I support, for example, additional troops if they are necessary over and above the current level for operations in Al Anbar. On my last trip to that region, it was clear that the marines had enough troops to do certain portions of their mission, but it was also clear that additional forces were needed. Perhaps they could come from within the current force structure currently in Iraq. But perhaps you need--to use the word "surge"--some modest surge to meet the requirements for Al- Anbar to be brought under a higher level of security.
Nothing in this resolution prohibits the President from having some portion of that surge force of 21,500 utilized to do those things which are essential--further training of the Iraqi forces, further embedding, enlarging the number of troops to be embedded with the Iraqi forces. Those are the sorts of things this Senator supports. Within the framework of this resolution, I can take those stands.
But I turn now to the principal thing we have in this resolution, and that is one of the main things that I believe has to have greater emphasis. It is as follows. We state it very clearly in a provision in our resolution:
The United States military operations should, as much as possible, be confined to these goals, which were enumerated by the Baker-Hamilton Commission.
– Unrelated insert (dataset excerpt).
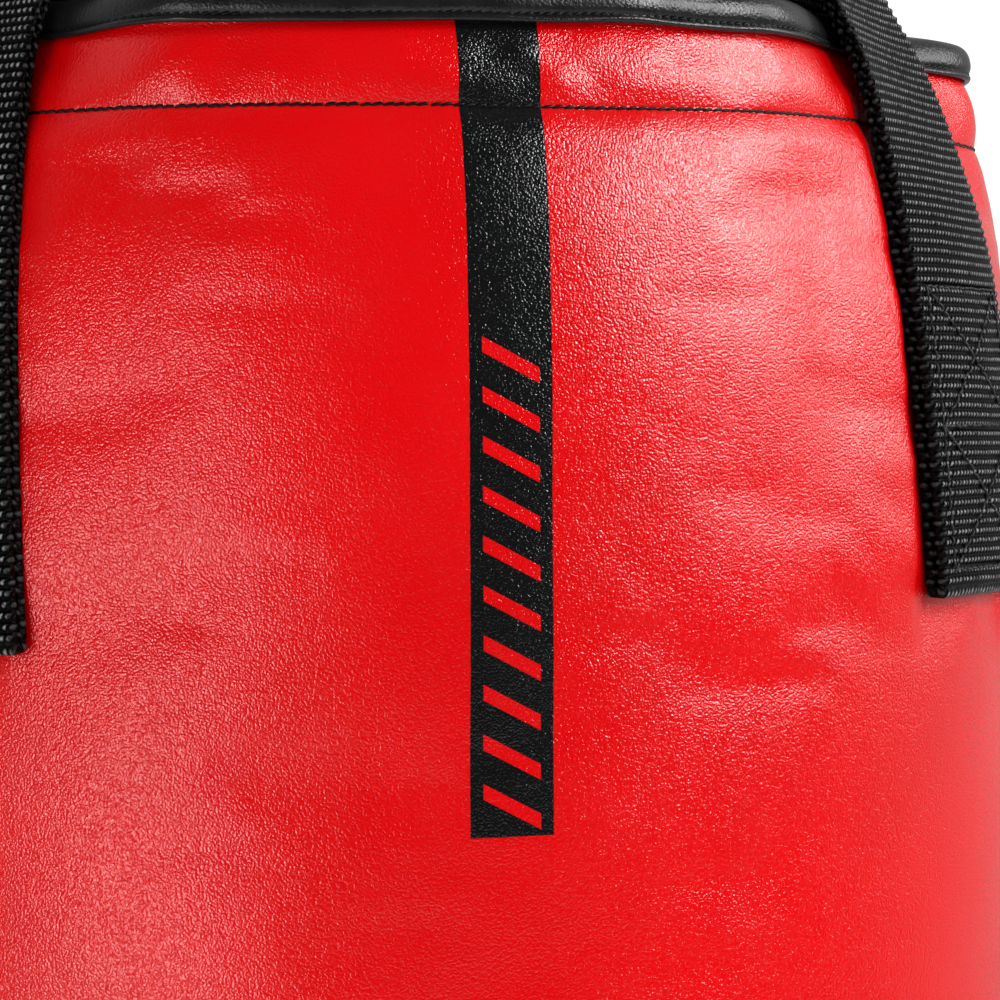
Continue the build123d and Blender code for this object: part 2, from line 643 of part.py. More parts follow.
# ---- filling --------------------------------------------------------------------------------
def turned_layer(top_depth, z_low, gap_out, gap_in=None):
    """Turned layer that follows the body under the straps, gap_out inside its outer face."""
    fade_depths = [d for d in (top_depth, 70.0, 110.0, 170.0, 240.0) if d >= top_depth]
    sides = [gap_out] if gap_in is None else [gap_out, gap_in]
    with BuildPart() as layer:
        for index, gap in enumerate(sides):
            with BuildSketch(Plane.XZ):
                with BuildLine():
                    edge = [(strap_radius(d) - gap, Z_BINDING - d) for d in fade_depths]
                    low = (BODY_RADIUS - SLIP - gap, z_low)
                    high = (0, edge[0][1])
                    Spline(*edge)
                    Line(edge[-1], low)
                    Line(low, (0, z_low))
                    Line((0, z_low), high)
                    Line(high, edge[0])
                make_face()
            revolve(axis=Axis.Z, mode=Mode.SUBTRACT if index else Mode.ADD)
    return layer.part


PAD_TOP = lid_top + LID_FLANGE + LID
Z_INSIDE = Z_BOTTOM + FLOOR_RISE
liner_out = LEATHER + BAND + SLIP
foam_out = liner_out + LINER + SLIP
fill_out = foam_out + FOAM + SLIP

save(turned_layer(PAD_TOP, Z_INSIDE, liner_out, liner_out + LINER), "liner")

with BuildPart() as top_pad:
    with BuildSketch(Plane.XY.offset(Z_BINDING - PAD_TOP - PAD)):
        Circle(strap_radius(PAD_TOP) - foam_out)
    extrude(amount=PAD)
save(top_pad.part, "top_pad")

with BuildPart() as bottom_pad:
    with BuildSketch(Plane.XY.offset(Z_INSIDE)):
        Circle(BODY_RADIUS - 2 * SLIP - foam_out)
    extrude(amount=BOTTOM_PAD)
save(bottom_pad.part, "bottom_pad")

foam_top = PAD_TOP + PAD + SLIP
z_foam = Z_INSIDE + BOTTOM_PAD + SLIP
save(turned_layer(foam_top, z_foam, foam_out, foam_out + FOAM), "foam_wrap")

z_core = z_foam + CORE_RISE
with BuildPart() as filling:
    add(turned_layer(foam_top, z_foam, fill_out))
    with BuildSketch(Plane.XY.offset(z_core)):
        Circle(CORE_RADIUS + SLIP)
    extrude(amount=CORE_HEIGHT, mode=Mode.SUBTRACT)
save(filling.part, "filling")

with BuildPart() as sand_core:
    with BuildSketch(Plane.XY.offset(z_core + SLIP)):
        Circle(CORE_RADIUS)
    extrude(amount=CORE_HEIGHT - 2 * SLIP)
save(sand_core.part, "sand_core")

# ---- bottom ---------------------------------------------------------------------------------
disc_flange = BODY_RADIUS - LEATHER - SLIP
Z_DISC = Z_BOTTOM - BOTTOM_SAG
with BuildPart() as bottom_disc:
    with BuildSketch(Plane.XZ):
        with BuildLine():
            Line((0, Z_DISC), (BOTTOM_FLAT, Z_DISC))
            corner = (disc_flange - LEATHER, Z_BOTTOM + BOTTOM_CORNER)
            TangentArc((BOTTOM_FLAT, Z_DISC), corner, tangent=(1, 0))
            Line(corner, (corner[0], Z_CORNER))
            Line((corner[0], Z_CORNER), (disc_flange, Z_CORNER))
            Line((disc_flange, Z_CORNER), (disc_flange, corner[1] + LEATHER))
            TangentArc(
                (BOTTOM_FLAT, Z_DISC + LEATHER), (disc_flange, corner[1] + LEATHER), tangent=(1, 0)
            )
            Line((BOTTOM_FLAT, Z_DISC + LEATHER), (0, Z_DISC + LEATHER))
            Line((0, Z_DISC + LEATHER), (0, Z_DISC))
        make_face()
    revolve(axis=Axis.Z)
save(bottom_disc.part, "bottom_disc")

with BuildPart() as bottom_binding:
    with BuildSketch(Plane.XZ):
        with BuildLine():
            low, high = Z_BOTTOM, Z_BOTTOM + BINDING_HEIGHT
            outer_r, inner_r = BODY_RADIUS + SLIP / 2, corner[0] - SLIP / 2
            fold = Z_CORNER - SLIP / 2
            Polyline(
                (outer_r, high),
                (outer_r + BINDING, high),
                (outer_r + BINDING, low),
                (inner_r - BINDING, low),
                (inner_r - BINDING, corner[1] - LEATHER),
                (inner_r, corner[1] - LEATHER),
                (inner_r, fold),
                (outer_r, fold),
                close=True,
            )
        make_face()
    revolve(axis=Axis.Z)
save(bottom_binding.part, "bottom_binding")

# ---- floor anchor ---------------------------------------------------------------------------
tunnel = ANCHOR_WIRE + ANCHOR_PLAY
anchor_z = Z_DISC - SLIP - tunnel
with BuildPart() as anchor_webbing:
    with BuildSketch(Plane.XZ):
        with Locations((0, Z_DISC - SLIP - ANCHOR_PLY / 2)):
            Rectangle(2 * ANCHOR_WEB_HALF_LENGTH, ANCHOR_PLY)
        with Locations((0, anchor_z)):
            Circle(tunnel + ANCHOR_PLY)
        with Locations((0, Z_DISC - SLIP + ANCHOR_WEB / 2)):
            Rectangle(ANCHOR_WEB, ANCHOR_WEB, mode=Mode.SUBTRACT)
        with Locations((0, anchor_z)):
            Circle(tunnel, mode=Mode.SUBTRACT)
        with Locations((0, anchor_z + tunnel)):
            Rectangle(2 * tunnel, 2 * tunnel, mode=Mode.SUBTRACT)
    extrude(amount=ANCHOR_WEB / 2, both=True)
save(anchor_webbing.part, "anchor_webbing")

with BuildPart() as anchor_ring:
    with Locations(Plane(origin=(0, 0, anchor_z), x_dir=(0, 1, 0), z_dir=(1, 0, 0)).location):
        with Locations(Location((0, 0, 0), (0, 0, 180))):
            add(d_loop(ANCHOR_HALF, ANCHOR_CORNER, ANCHOR_WIRE))
save(anchor_ring.part, "anchor_ring")
print("anchor pin height", round(anchor_z, 3), "gate pin", round(gate_pin_z, 3))
print("snap top", round(snap_top, 3), "snap bottom", round(snap_bottom, 3))
print("ring bar", round(ring_bar, 3), "pull pin", round(bail_z, 3))
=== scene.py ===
"""Looks of a heavy punching bag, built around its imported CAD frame.

Metres, +Z up, -Y the front. An angle phi is measured round the bag's axis from the front, positive
towards +X, and a depth is measured down from the lower edge of the rim's binding.
"""

import json
import math

import bpy
import numpy as np
from mathutils import Matrix, Vector


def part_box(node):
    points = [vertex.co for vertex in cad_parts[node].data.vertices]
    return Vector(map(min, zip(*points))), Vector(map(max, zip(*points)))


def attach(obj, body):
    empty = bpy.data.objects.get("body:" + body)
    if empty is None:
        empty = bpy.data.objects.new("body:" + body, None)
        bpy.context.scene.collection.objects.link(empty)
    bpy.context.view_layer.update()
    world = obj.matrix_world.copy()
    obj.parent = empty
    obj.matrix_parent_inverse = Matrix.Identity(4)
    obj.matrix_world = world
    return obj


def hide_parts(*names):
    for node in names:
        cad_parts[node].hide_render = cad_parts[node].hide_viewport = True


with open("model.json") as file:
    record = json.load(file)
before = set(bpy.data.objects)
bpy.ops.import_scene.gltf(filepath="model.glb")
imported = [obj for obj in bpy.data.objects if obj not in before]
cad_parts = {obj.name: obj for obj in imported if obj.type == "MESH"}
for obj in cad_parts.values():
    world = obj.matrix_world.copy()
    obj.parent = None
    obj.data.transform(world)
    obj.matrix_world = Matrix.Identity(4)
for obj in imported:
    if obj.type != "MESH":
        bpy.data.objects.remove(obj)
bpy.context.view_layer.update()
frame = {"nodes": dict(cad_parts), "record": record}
MM = 0.001

# ---- sizes, as in the CAD model ----
Z_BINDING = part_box("rim_binding")[0].z
Z_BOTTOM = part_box("bottom_binding")[0].z
BODY_RADIUS = 175 * MM
LEATHER = 2.5 * MM
BINDING_HEIGHT = 8 * MM
SHELL_TOP = -6.5 * MM
SHELL_BOTTOM = Z_BINDING - Z_BOTTOM - 1.5 * MM
SEAM_DEPTH = 18 * MM
RIM_PULL_MID = 12 * MM
RIM_PULL_STRAP = 24.8 * MM
MID_DEPTH = 35 * MM
STRAP_DEPTH = 47 * MM
VALLEY = (math.radians(7), math.radians(29))
VALLEY_AT_RIM = math.radians(22.5)

WEB_WIDTH = 50 * MM
WEB_PLY = 2.05 * MM
WEB_THICKER = 0.4 * MM
STRAP_END = 130 * MM
STRAP_RISE = 88 * MM
STRAP_GAP = 0.4 * MM
PLY_ROUNDING = 0.3 * MM
D_WIRE = 3.25 * MM
LEAN = math.atan(RIM_PULL_STRAP / STRAP_DEPTH)
STRAP_ANGLES = {"front_right": 45, "rear_right": 135, "rear_left": 225, "front_left": 315}
# Straps are sewn on a little askew: sideways place at the rim, slope with depth, and extra length
STRAP_SLANT = {45: (-0.4 * MM, 0.04, -0.024), 135: (0.0, -0.012, 0.01), 225: (0.0, 0.015, -0.01),
               315: (-0.4 * MM, 0.062, 0.014)}

# Straps turn a little about their length, in degrees, where they pass the rim, between these heights
STRAP_TWIST = {45: 6.5, 135: -4, 225: 3, 315: -1}
TWIST_RISE = (-55 * MM, 14 * MM)
TWIST_FALL = (34 * MM, 78 * MM)

STRIPE_HALF = 9 * MM
STRIPE_LENGTH = 172 * MM
STRIPE_SHIFT = 0.75 * MM
STRIPE_SLOPE = 0.0163
STRIPE_BLUR = 0.12 * MM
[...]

I go back and I read the goals here, all set forth on page 6 of the resolution. The military part of this strategy should: focus on maintaining the territorial integrity of Iraq, denying international terrorists a safe haven, conducting counterterrorism operations, promoting regional stability, supporting Iraqi efforts to bring greater security to Baghdad, and training and equipping Iraqi forces to take full responsibility for their own security.
Therein is the principal motivation.
The Presiding Officer: The time of the Senator has expired.
Mr. Warner: I wonder if I could ask unanimous consent that I could proceed until such time as Senators desiring to come forth and address the standing order, namely----
The Presiding Officer: We have an order to lay down the motion to proceed. Will the Senator allow that to go forward at this time?
Mr. Warner: Fine, if the Presiding Officer desires to do that.